Self-Prophecy Effects and Voter Turnout in the United States

Anton Orlich
Jennifer K. Smith
Fieldwork by:
Northern United States
1,160 registered voters with a major-party affiliation
2000 - 2000
Target group:
  • Voters
Outcome of interest:
  • Electoral participation
  • Voter Behavior
Intervention type:
  • Nudges and reminders

A subset of psychological research suggests that predicting one's own future behavior may change actual future behavior. Voting presents a particularly useful context for examining this phenomenon because the prediction and the action occur at distinct times and the action of voting can be tracked. Researchers contacted registered voters in a New England town by telephone and asked a portion of these voters to predict whether or not they would vote. This allowed researchers to measure the impact of making a prediction about future voting behavior on actual voting behavior. The study found no significant effect of prediction-making on voter turnout.

Policy issue

Insights from psychology suggest that people may be more likely to follow through with a particular action if they are asked to predict their behavior in advance. For example, individuals with gym memberships who were asked to predict whether they would go to the gym were more likely to visit the gym than individuals who were not asked to predict their own behavior. The effects of this type of prediction-making or "self-prophecy" have also been studied in the contexts of volunteering and cheating on examinations. Another area where these insights may be relevant is voter turnout. If predicting future voting behavior increases voter turnout, this could provide an effective means of increasing electoral participation. Does asking voters to predict future voting behavior affect whether they actually vote?

Context of the evaluation

Researchers conducted this study in a New England town of about 50,000 residents. The investigation occurred in the days leading up to the March 7, 2000 presidential primary election, in which only registered Democrats and Republicans were eligible to vote. In addition, researchers limited the study sample to include only households with one or two registered voters.

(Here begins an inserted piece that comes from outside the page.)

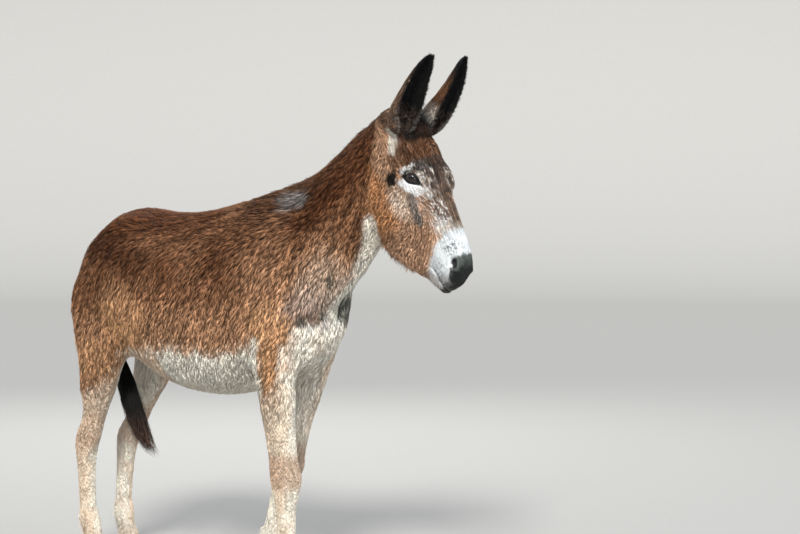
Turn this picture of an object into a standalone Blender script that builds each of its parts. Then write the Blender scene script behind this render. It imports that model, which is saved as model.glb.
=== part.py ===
"""A standing donkey in its winter coat, as a still, life-size museum model.

The donkey faces +X, its left side is at +Y, and it stands on four flat soles at z = 0.
It is modelled whole, as lofts and muscles joined into one body out to the tips of the coat.
Thin cuts then part the body into the pieces that a person would name.
"""

import math

import bmesh
import bpy
import numpy as np
from mathutils import Matrix, Vector

for old in list(bpy.data.objects):
    bpy.data.objects.remove(old)

# ---- driving sizes, in metres -------------------------------------------------------------

WITHERS = 1.33  # height at the withers, to which every station below is scaled
GAP = 0.0003  # clear space between neighbouring pieces
VOXEL = 0.0085  # grain of the joined body before it is thinned
BODY_TRIANGLES = 3800  # before it is parted
S = WITHERS / 1.33

NECK_YAW = math.radians(9)  # the neck bends a little to the donkey's left
HEAD_YAW = math.radians(10)
HEAD_PITCH = math.radians(57)  # of the line from poll to lips, below level
HEAD_CENTRE = Vector((0.845, 0.08, 1.376)) * S  # on the head's midline, level with the eyes
EYE_SPOT = Vector((0.0, 0.071, 0.002)) * S  # in the head's own axes
EYE_RADIUS = 0.0245 * S

# Trunk: x, top, belly, half width, height of the widest level.
TRUNK = (
    (-0.635, 1.060, 0.880, 0.075, 0.98),
    (-0.595, 1.145, 0.840, 0.125, 0.98),
    (-0.520, 1.222, 0.800, 0.182, 0.99),
    (-0.420, 1.270, 0.755, 0.222, 1.00),
    (-0.310, 1.256, 0.705, 0.248, 0.98),
    (-0.180, 1.252, 0.655, 0.262, 0.93),
    (-0.040, 1.264, 0.632, 0.266, 0.91),
    (0.100, 1.292, 0.640, 0.252, 0.92),
    (0.220, 1.322, 0.675, 0.222, 0.95),
    (0.320, 1.345, 0.705, 0.188, 0.98),
    (0.400, 1.300, 0.740, 0.165, 0.98),
    (0.465, 1.160, 0.800, 0.140, 0.96),
    (0.505, 1.030, 0.870, 0.080, 0.95),
)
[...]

Details of the intervention

Researchers examined the effect of predicting one' s future voting behavior on actual behavior. Voters were contacted by telephone on the Sunday and Monday prior to the election. Phone calls took place from 4 to 6 p.m. and 7 to 9 p.m. on Sunday and 6 to 9 p.m. on Monday. Interviews were conducted primarily by graduate students. Once an eligible voter was contacted, the interviewer requested that the voter participate in a brief survey and asked if the respondent knew the location and opening hours of the local polling center. Respondents who did not know were provided with the information.

Next, respondents were randomly asked to answer one of four possible questions. Interviewers determined which question to ask by drawing cards from a deck, creating three treatment groups and a control group:

  • Group 1: Voters were asked to predict their future voting behavior.

  • Group 2: Voters were asked to name the most important reason for voting.

  • Group 3: Voters were asked to both predict whether they would vote and name their reason for voting.

  • Group 4 served as the control group and was asked two demographic questions, which were also appended to all treatment interviews.

By randomly assigning questions, researchers were able to distinguish between the effects of self-prophecy and giving a reason for the importance of voting, which previous studies did not do and which may offer insight on tactics for future voter-mobilization efforts. Researchers collected data on the voting behavior of the survey respondents several weeks following the election.

Results and policy lessons

The study found no significant differences in voter turnout among the treatment and control groups. Neither predicting one’s future behavior nor giving an important reason for voting influenced voting behavior. Both together also had no impact on voter turnout. The researchers also examined whether the treatment had varying effects on individuals with different voting histories. Citing prior research in the field, the authors suggest that individuals with a very strong or very weak record of engaging in voting may be less swayed by self-prophecy, whereas individuals with more moderate records may be more susceptible to the behavioral influence of self-prophecy. However, using turnout records from five general elections prior to the presidential primary, voting history did not play a role in susceptibility to self-prophecy. In other words, the treatment did not change voter turnout for individuals with histories of low, moderate, or high voter turnout.

It is important to note that the authors only consider contacted voters in their analysis while voters who could not be contacted for whatever reason do not factor into the study. The researchers suggest their results may differ from those of previous studies because of differences in the study population. The results of this study, in combination with other studies of voter mobilization, suggest that telecommunications do not seem to influence voter turnout substantially.

Smith, Jennifer K., Alan S. Gerber, and Anton Orlich. 2003. "Self-Prophecy Effects and Voter Turnout: An Experimental Replication." Political Psychology 24 (3): 593-604.